La escena que molestó demasiado al juez Ricciardi, aquella de “los senos desnudos” mencionada más arriba, era simple: el niño se bañaba y Lía (la madrastra interpretada por la Borges) ingresa vestida a la bañera y trata de abrazarlo, pero el niño la rechaza. La idea gira alrededor de la maternidad y la aceptación, carece de cualquier elemento erótico o similar (el erotismo está en la película pero no en esa secuencia). “Era un juez inmoral que en las audiencias detenía la película para preguntarnos qué sentíamos en tal o cual escena, algo perverso en la cabeza de esa persona”, recuerda la actriz respecto de cuando tuvo que explicar esa secuencia. “Fue algo nefasto para todos, especialmente para mí, en esa escena que era totalmente un juego, y por cuyo proceso se le hizo mal a ese chiquito, ahora ya un hombre. Él y la mamá, encantadora, se pasaron la vida preguntando ‘¿qué hicimos de malo?”.
Como siempre, la censura habla más del censor que de cualquier otra cosa. Especialmente en este caso. “Fue horrible -explica Graciela- con periodistas y presentadores de televisión fascistas diciendo cualquier cosa. Yo estaba filmando con Vicente Aranda en España y le puse el pecho a las balas: tenía que pedir permiso para salir del país. Fue un aquelarre. Lo que decían y pensaban sobre Kindergarten era una tontería tan grande que casi causa gracia. La película quedó condenada. Yo creo que en realidad todo era contra Polaco. Lo que hizo después fue lo que pudo hacer, no lo que quería, lo que salía de su corazón. Le tuve mucho cariño a Polaco; era una muy linda persona. Lo quise ver luego, pero él no quería ver a nadie, aunque tuvo a sus amigos, que lo acompañaron. Creo que lo destruyeron y el final fue muy triste”.

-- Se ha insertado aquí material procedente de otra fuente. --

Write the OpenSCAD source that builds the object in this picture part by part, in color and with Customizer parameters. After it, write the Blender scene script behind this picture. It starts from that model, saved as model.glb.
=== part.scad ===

La película, finalmente, quedó en un limbo. Se puede ver en festivales, no se editó en digital, no tuvo el estreno que hubiera merecido ni el juicio crítico que la hubiera puesto en su lugar. Hoy, además, sería infilmable: han cambiado algunas condiciones y la indignación del público se enciende mucho más con imágenes como las de niños desnudos que con las escenas eróticas, incluso si unas y otras no están relacionadas. Jorge Polaco falleció en 2014.
Después de Kindergarten y la ordalía que implicó el juicio, el desprecio de mucha gente, la censura tolerada por demasiadas personas, realizó tres largos más: Siempre es difícil volver a casa (un policial “gran público” con Dady Brieva y Miguel del Sel); su experimento kitsch La dama regresa, con Isabel Sarli; el cuento Viaje por el cuerpo y su última película, Arroz con leche, nuevamente con homenaje a la Coca Sarli. Pero aquel cineasta revulsivo que había conseguido un público de culto se extinguió tras Kindergarten. No está mal, por lo tanto, que el Bafici -donde presentó justamente Arroz con leche, película invisibilizada de modo absoluto por el circuito de exhibición- le dedique una retrospectiva para conocer, aunque sea con dos películas, aquella experiencia: cuando recuperamos la democracia, Polaco era sinónimo de cine independiente. Kindergarten fue eso en más de un sentido: independiente. Y maldita, tanto como hace 35 años.